The effect can be seen from space in satellite images. The smoke is predicted to circle the globe, polluting the air and causing health problems for millions in Australian cities and elsewhere. The massive fires earlier in Amazon forests in Brazil, California and elsewhere are now dwarfed by this disaster.

As we watch climate crisis unfold in different parts of the world in the form of more frequent disasters of ever-increasing intensity, the prospects in places like Hong Kong are not much brighter either. It is reliably predicted that future typhoons will be more frequent and ferocious.

A rise in seawater level is likely to be faster than predicted and could drown precious real estate in the most valuable coastal plains. Unpredictable weather patterns such as unseasonal rains, and unusually warm winters interspersed with record cold temperatures would cause major new public health issues.

Hong Kong will also suffer from the major impact of the climate crisis in the Chinese mainland. The unsustainably high carbon footprint of Hong Kong – dependent as it is on imports and extremely high consumption of meat – sets a very bad example for the rest of the world.

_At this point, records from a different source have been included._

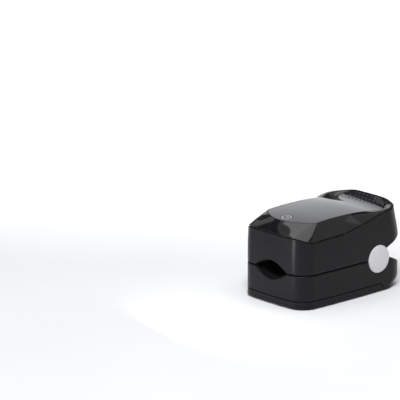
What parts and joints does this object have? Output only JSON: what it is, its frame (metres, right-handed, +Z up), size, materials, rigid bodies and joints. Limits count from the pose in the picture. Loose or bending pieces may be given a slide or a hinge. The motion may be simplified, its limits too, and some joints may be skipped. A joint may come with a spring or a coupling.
{
  "type": "fingertip pulse oximeter",
  "caption": "Clip-on fingertip pulse oximeter: sprung clamshell jaws with a padded finger channel, a display window, a round key and a slide-off battery cover.",
  "frame": {"origin": "centre of the footprint, on the plane that the battery cover rests on", "axes": "+Z up through the display, -Y towards the finger opening, +Y towards the pinch end, X from side to side"},
  "size_m": [0.0396, 0.061, 0.036],
  "materials": {
    "satin_black_abs": "satin moulded, fine texture",
    "gloss_black_abs": "piano gloss",
    "smoked_lens": "smoked gloss window",
    "white_cap": "semi-gloss moulded",
    "black_silicone": "soft matte",
    "inner_black": "matte",
    "board_green": "solder mask",
    "clear_window": "clear polished",
    "cell_wrap": "printed shrink sleeve",
    "flex_amber": "polyimide film",
    "spring_steel": "bright drawn"
  },
  "bodies": {
    "lower_jaw": {"lower_shell": "satin_black_abs", "lower_tray": "inner_black", "lower_pad": "black_silicone", "detector_board": "board_green", "detector_window": "clear_window", "battery_left": "cell_wrap", "battery_right": "cell_wrap", "battery_spring_left": "spring_steel", "battery_spring_right": "spring_steel", "contact_bridge": "spring_steel", "contact_rear_left": "spring_steel", "contact_rear_right": "spring_steel", "lower_screw_1": "spring_steel", "lower_screw_2": "spring_steel", "pivot_cap_left": "white_cap", "pivot_cap_right": "white_cap", "hinge_pin_left": "spring_steel", "hinge_pin_right": "spring_steel", "hinge_spring_left": "spring_steel", "hinge_spring_right": "spring_steel", "flex_cable": "flex_amber"},
    "upper_jaw": {"upper_shell": "satin_black_abs", "top_bezel": "gloss_black_abs", "display_lens": "smoked_lens", "tact_switch": "spring_steel", "display_module": "inner_black", "main_board": "board_green", "processor_chip": "inner_black", "upper_tray": "inner_black", "upper_pad": "black_silicone", "emitter_board": "board_green", "emitter_window": "clear_window", "upper_screw_1": "spring_steel", "upper_screw_2": "spring_steel", "upper_screw_3": "spring_steel", "upper_screw_4": "spring_steel"},
    "power_key": {"power_button": "smoked_lens", "switch_plunger": "inner_black"},
    "cover": {"battery_cover": "satin_black_abs"}
  },
  "joints": [
    {"name": "jaw_hinge", "type": "hinge", "parent": "lower_jaw", "child": "upper_jaw", "pos_m": [0, 0.0136, 0.0144], "axis": [-1, 0, 0], "range_deg": [0, 22], "stiffness_Nm_per_rad": 0.1, "springref_deg": -45.84, "deforming": ["hinge_spring_left", "hinge_spring_right", "flex_cable"]},
    {"name": "power_button", "type": "slide", "parent": "upper_jaw", "child": "power_key", "axis": [0, 0, -1], "range_m": [0, 0.0004], "stiffness_N_per_m": 200, "springref_m": -0.001},
    {"name": "battery_cover", "type": "slide", "parent": "lower_jaw", "child": "cover", "axis": [0, -1, 0], "range_m": [0, 0.048]}
  ]
}
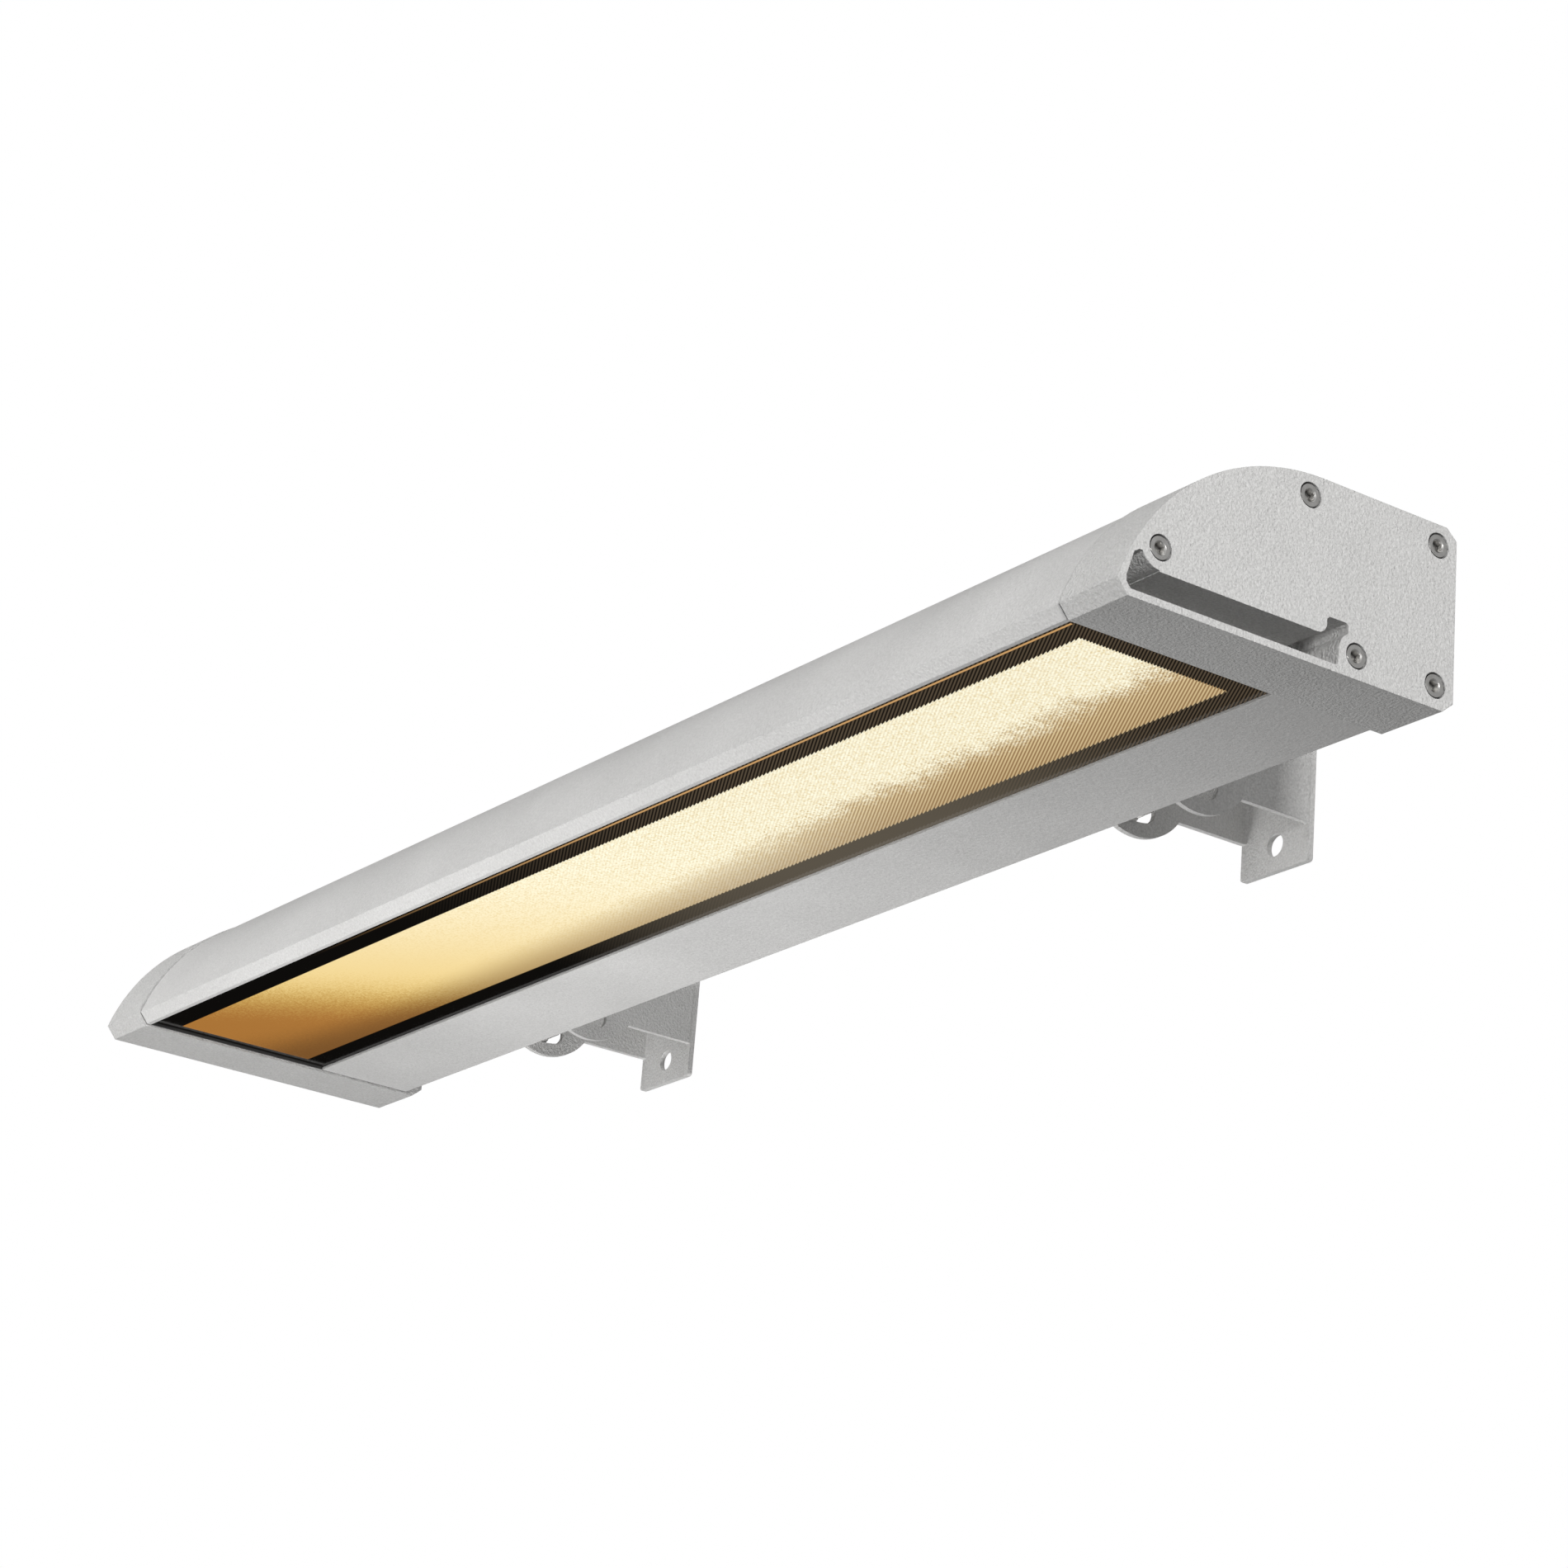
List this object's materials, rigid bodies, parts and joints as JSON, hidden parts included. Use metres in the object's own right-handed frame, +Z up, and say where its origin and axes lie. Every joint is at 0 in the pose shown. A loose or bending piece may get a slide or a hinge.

A major re-think and change in policy towards dealing with the climate crisis is urgently needed.

Australia is experiencing a climate emergency predicted by scientists well in advance. It’s a lesson for Australians as well as humanity at large. Unless fossil fuel use is drastically reined in and use of alternative renewable energy promoted on a massive scale, red meat consumption curtailed and afforestation taken up on a war footing, the future of our race is uncertain at best and doomed at worst.